La decisione del Governo del Cabon, che in questo fine settimana ha rimpatriato — di espulsione di immigrati in Africa non si parla mai — quattrocento persone arrivate nel Paese, in qualche caso da diversi anni, da Benin, Burkina Faso, Gambia, Ghana, Mali, Nigeria, Senegal e Togo, è solo l’ultimo esempio di una tendenza politica che qualche tempo contraddice il tradizionale spirito di accoglienza dei popoli africani.
Certo, al momento si può parlare appunto solo di tendenza. In un fenomeno epocale di flussi di profughi e migranti senza precedenti, gli spostamenti da sud a sud sono infinitamente superiori a quelli verso i Paesi europei e occidentali in genere. E le politiche di respingimento in Africa — come del resto nel Vicino oriente — non hanno ancora la perniciosa determinazione registrata nell’Unione europea o negli Stati Uniti o in Australia.
Su duecento milioni di persone in questa condizione, meno di un decimo nell’ultimo decennio hanno cercato scampo da guerre, persecuzione e fame nei Paesi ricchi dell’Occidente. Gli altri hanno varcato i confini con quelli limitrofi e lì si sono fermati. Solo nell’ultimo anno, tra Paesi africani si sono spostati oltre venti milioni di persone, a fronte dei poco più di duecentomila profughi e migranti giunti in quell’Unione europea dove non si riesce a trovare il minimo di solidarietà interna per collocarne poco più trentamila in Paesi che non siano la Grecia e l’Italia, quelli di arrivo. Né, per inciso, per alleviare di un paio di decine di migliaia di presenze i campi profughi della guerra siriana che nei Paesi limitrofi ne ospitano, in condizioni in prevalenza drammatiche, quasi quattro milioni.

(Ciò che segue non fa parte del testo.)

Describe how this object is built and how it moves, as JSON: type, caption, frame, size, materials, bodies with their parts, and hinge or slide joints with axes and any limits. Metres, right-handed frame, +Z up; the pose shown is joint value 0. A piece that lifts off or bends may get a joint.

Ma la tendenza c’è, in una sorta di globalizzazione del rifiuto che trova sempre più adesioni anche tra i Governi africani, a difesa di quei confini spesso tracciati soprattutto dagli interessi delle vecchie potenze coloniali, come basta qualsiasi carta geografica a dimostrare.
E le motivazioni — dichiarate o meno — ricalcano ormai quelle addotte da tanti sulle sponde settentrionali del Mediterraneo e dall’Atlantico: dal presunto lavoro che verrebbe tolto ai residenti, alla minaccia di infiltrazioni terroristiche, al razzismo, che certo non avvelena l’Africa dei contrasti etnici meno di quanto non faccia nel nord, dove aumentano i consensi alle forze politiche che lo cavalcano e anzi ne fanno apertamente una ragion d’essere.
Gli esempi sono ormai tanti, anche nei Paesi africani più ricchi, dal Sud Africa insanguinato nei mesi scorsi da violenze contro gli immigrati, al Kenya che appare sempre più deciso a smantellare i campi profughi dove in un quarto di secolo hanno trovato scampo dalla tragedia somala oltre mezzo milione di persone, per fare solo due esempi.
Un esempio meno evidente alcuni osservatori delle vicende africane trovano anche negli ultimi sviluppi legali in Costa d’Avorio, il Paese che a suo tempo, sotto la guida di Felix Houphouet-Boigny, più legò la propria indipendenza ai principi di solidarietà e di accoglienza. Il che, fra l’altro, contribuì a renderlo l’unico a non subire l’orrore della guerra civile nel trentennio seguito alla fine della colonizzazione. Salvo precipitarvi quando le “regole” del commercio globale colpirono pesantemente la sua economia, basata in massima parte sulle esportazioni di cacao e caffè. Houphouet-Boigny aprì le porte a quanti cercavano condizioni di vita migliori, nella convinzione, avallata dai fatti, che questo potesse aiutare lo sviluppo della Nazione. Quello spirito non sembra ritrovarsi oggi. La settimana scorsa, in Costa d’Avorio è stato annunciato il calendario delle presidenziali, fissate per ottobre. Alle liste elettorali sono iscritti circa trecentomila elettori in più di quelli delle presidenziali vinte nel 2010 da presidente uscente Alassane Dramane Ouattara, che si ricandida. Il numero è inferiore alle previsioni, il che conferma come a molti immigrati, anche da decenni, non siano stati stato riconosciuti i diritti politici.
E del resto, la guerra civile scoppiata alla fine del secolo scorso e protrattasi, con diverse fasi e intensità appunto fino al 2011, ha reso anche la Costa d’Avoria terra d’emigrazione. E non sono pochi gli ivoriani tra quegli infelici che nel tentativo di raggiungere l’Europa sono finiti in fondo al Mediterraneo.